Bradford’s richly textured collage offers glimpses of its material makeup: the top surface gives way to expose what lies underneath and at the margins – fragments of bright colour. Searching the total of Bradford’s abstract field for some sort of representational source, the uncertain grid may provide a key, gesturing ever so loosely towards maps, aerial views, and visions of a city. In this manner we are reminded of Richard Diebenkorn, whose Ocean Park series translated the artist’s Californian locale into grid-like colour field compositions. However, unlike the formalistic project of Diebenkorn, Bradford’s work is more entrenched in the vicissitudes of his social experience.

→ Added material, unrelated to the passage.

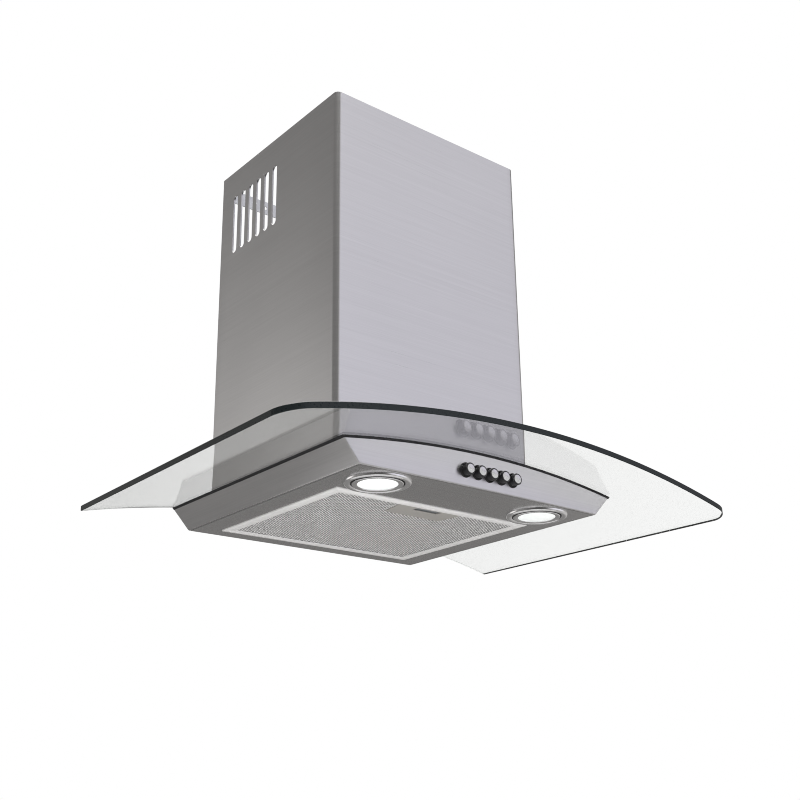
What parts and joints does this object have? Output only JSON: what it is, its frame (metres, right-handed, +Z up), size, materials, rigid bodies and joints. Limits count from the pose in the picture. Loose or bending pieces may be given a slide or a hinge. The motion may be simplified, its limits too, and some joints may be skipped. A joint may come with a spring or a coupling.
{
  "type": "range hood",
  "caption": "Wall-hung extractor hood with an arched clear glass canopy, telescopic steel chimney, push buttons, lamps and a drop-down mesh grease filter.",
  "frame": {"origin": "on the wall plane, midway between the two holes that the hood hangs from", "axes": "+Z up, +Y out of the hood's back into the wall, +X along the canopy's width (to the right of a person facing the hood)"},
  "size_m": [0.5992, 0.41, 0.466],
  "materials": {
    "canopy_glass": "clear tempered glass with a dark green edge",
    "black_rubber": "matt black rubber",
    "brushed_stainless": "fine horizontal brushing, satin",
    "galvanised_steel": "galvanised sheet",
    "spring_steel": "bright spring steel",
    "zinc_fasteners": "zinc plated",
    "white_nylon": "natural nylon",
    "blower_plastic": "dark grey moulded plastic",
    "black_plastic": "black moulded plastic",
    "motor_metal": "grey painted metal",
    "chrome_trim": "polished chrome",
    "lamp_glass": "frosted lens",
    "led_white": "white light source",
    "filter_aluminium": "bright rolled aluminium",
    "latch_grey": "satin grey"
  },
  "bodies": {
    "hood": {"glass_canopy": "canopy_glass", "glass_bushes": "white_nylon", "canopy_fasteners": "zinc_fasteners", "glass_gasket": "black_rubber", "throat_gaskets": "black_rubber", "body_shell": "brushed_stainless", "body_deck": "brushed_stainless", "body_rear_plate": "brushed_stainless", "chimney_lower": "brushed_stainless", "chimney_wall_bracket": "galvanised_steel", "cover_clips": "spring_steel", "motor_box": "galvanised_steel", "motor_box_lid": "galvanised_steel", "box_fasteners": "zinc_fasteners", "scroll_housing_left": "blower_plastic", "scroll_housing_right": "blower_plastic", "motor": "motor_metal", "motor_bracket": "galvanised_steel", "motor_mounts": "black_rubber", "capacitor": "motor_metal", "outlet_collar": "blower_plastic", "collar_flange": "galvanised_steel", "terminal_box": "black_plastic", "terminal_box_lid": "black_plastic", "cord_gland": "black_plastic", "lamp_driver": "white_nylon", "lamp_bezel_left": "chrome_trim", "lamp_bezel_right": "chrome_trim", "lamp_lens_left": "lamp_glass", "lamp_lens_right": "lamp_glass", "lamp_cup_left": "motor_metal", "lamp_cup_right": "motor_metal", "lamp_leds": "led_white", "lamp_clips": "spring_steel", "button_collars": "black_plastic", "switch_housing": "black_plastic", "switch_studs": "zinc_fasteners", "button_spring_1": "spring_steel", "button_spring_2": "spring_steel", "button_spring_3": "spring_steel", "button_spring_4": "spring_steel", "button_spring_5": "spring_steel"},
    "upper_cover": {"chimney_upper": "brushed_stainless"},
    "filter": {"filter_frame": "filter_aluminium", "filter_mesh_lower": "filter_aluminium", "filter_mesh_upper": "filter_aluminium", "filter_core": "filter_aluminium", "filter_tabs": "spring_steel", "latch_plate": "latch_grey", "latch_springs": "spring_steel"},
    "latch": {"latch_slide": "latch_grey"},
    "impeller": {"impeller": "blower_plastic", "impeller_shaft": "zinc_fasteners"},
    "flap_left": {"damper_flap_left": "blower_plastic"},
    "flap_right": {"damper_flap_right": "blower_plastic"},
    "button_1": {"button_1": "chrome_trim"},
    "button_2": {"button_2": "chrome_trim"},
    "button_3": {"button_3": "chrome_trim"},
    "button_4": {"button_4": "chrome_trim"},
    "button_5": {"button_5": "chrome_trim"}
  },
  "joints": [
    {"name": "chimney_slide", "type": "slide", "parent": "hood", "child": "upper_cover", "axis": [0, 0, 1], "range_m": [0, 0.3]},
    {"name": "button_1_press", "type": "slide", "parent": "hood", "child": "button_1", "axis": [0, 1, 0], "range_m": [0, 0.003], "stiffness_N_per_m": 300, "springref_m": -0.003, "deforming": ["button_spring_1"]},
    {"name": "button_2_press", "type": "slide", "parent": "hood", "child": "button_2", "axis": [0, 1, 0], "range_m": [0, 0.003], "stiffness_N_per_m": 300, "springref_m": -0.003, "deforming": ["button_spring_2"]},
    {"name": "button_3_press", "type": "slide", "parent": "hood", "child": "button_3", "axis": [0, 1, 0], "range_m": [0, 0.003], "stiffness_N_per_m": 300, "springref_m": -0.003, "deforming": ["button_spring_3"]},
    {"name": "button_4_press", "type": "slide", "parent": "hood", "child": "button_4", "axis": [0, 1, 0], "range_m": [0, 0.003], "stiffness_N_per_m": 300, "springref_m": -0.003, "deforming": ["button_spring_4"]},
    {"name": "button_5_press", "type": "slide", "parent": "hood", "child": "button_5", "axis": [0, 1, 0], "range_m": [0, 0.003], "stiffness_N_per_m": 300, "springref_m": -0.003, "deforming": ["button_spring_5"]},
    {"name": "filter_tilt", "type": "hinge", "parent": "hood", "child": "filter", "pos_m": [0, -0.0221, -0.187], "axis": [1, 0, 0], "range_deg": [0, 60]},
    {"name": "latch_pull", "type": "slide", "parent": "filter", "child": "latch", "axis": [0, 1, 0], "range_m": [0, 0.005], "stiffness_N_per_m": 250, "springref_m": -0.002, "deforming": ["latch_springs"]},
    {"name": "impeller_spin", "type": "hinge", "parent": "hood", "child": "impeller", "pos_m": [0, -0.15, -0.043], "axis": [1, 0, 0], "continuous": true},
    {"name": "flap_left_swing", "type": "hinge", "parent": "hood", "child": "flap_left", "pos_m": [-0.003, -0.103, 0.096], "axis": [0, 1, 0], "range_deg": [0, 75]},
    {"name": "flap_right_swing", "type": "hinge", "parent": "hood", "child": "flap_right", "pos_m": [0.003, -0.103, 0.096], "axis": [0, -1, 0], "range_deg": [0, 75]}
  ]
}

As curator Christopher Burden has argued: “Bradford’s early formal investigations into the material properties of permanent-wave end papers and certain chemicals used to treat and straighten hair, seen in works like Enter and Exit the New Negro (2000) and Strawberry (2002), were a calculated way to enter the deeply freighted historical conversation of abstract painting from a vantage point that was pointedly grounded in his social experience and that forced the hermeticism of abstraction to account for the unrelenting specificity of materials” (Christopher Bedford, ‘Against Abstraction’, in: Exh. Cat., Colombus, Wexner Center for the Arts (and travelling), Mark Bradford, 2010-12, p. 12).

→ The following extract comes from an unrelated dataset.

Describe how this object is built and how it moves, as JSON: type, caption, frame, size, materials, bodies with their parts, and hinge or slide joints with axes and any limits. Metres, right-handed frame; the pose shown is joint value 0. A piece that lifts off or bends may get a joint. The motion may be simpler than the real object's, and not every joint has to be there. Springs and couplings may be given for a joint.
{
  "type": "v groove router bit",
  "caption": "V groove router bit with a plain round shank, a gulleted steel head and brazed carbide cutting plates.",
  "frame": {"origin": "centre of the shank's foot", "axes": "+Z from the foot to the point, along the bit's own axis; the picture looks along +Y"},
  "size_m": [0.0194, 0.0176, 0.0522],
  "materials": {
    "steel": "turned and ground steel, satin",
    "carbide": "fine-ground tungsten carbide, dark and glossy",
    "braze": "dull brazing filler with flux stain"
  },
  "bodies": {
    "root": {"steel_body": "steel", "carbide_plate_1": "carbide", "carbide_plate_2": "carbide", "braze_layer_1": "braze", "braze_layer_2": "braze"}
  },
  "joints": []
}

The material that makes up the many layers of Bradford’s work is mostly found or repurposed paper: fragments of billboards rescued from the streets of his sprawling Leimert Park neighbourhood in South Central Los Angeles; flyers and posters that he pulls from construction site barriers and telephone poles; and endpapers repurposed from his mother’s salon where he worked during his youth. These materials anchor Bradford’s collages, adding personal, cultural, and geographic layers to the many that accrue atop his canvases. The artist’s methodology is both additive and destructive, building dense layers of matter only to erode them. He works quickly, intuitively, adding and subtracting until he is able to balance the energy of his compositions. In the pursuit of this equilibrium, Bradford’s collages invoke a dialogue with chance – materials inform the direction of his work, which ultimately comes to represents an organic call and response between the artist and his medium. The unpredictability of Bradford’s method speaks to the role of chance in the abstract paintings of Gerhard Richter of the late 1980s and 1990s, works in which oil paint is applied, scraped and accreted to create compositions that privilege happenstance. Nonetheless, unlike oil paint, Bradford’s raw material has a social history. By using found paper that is rooted to the streets and spaces of the neighbourhood he has lived in all of his life, Bradford’s work prompts us, to quote art historian Robert Storr, “to wonder how many generations of urgent announcements or hit-and-run appeals to credulity we are being confronted within the instant that we become able to bring into focus the word and image pileup Bradford has amassed” (Robert Storr, ‘And what I assume you shall assume…’, in: Ibid., p. 42). In dialogue with the material culture and economic realities of his community as much as with traditions of twentieth-century painting, Bradford has forged a new image space within the history of abstraction.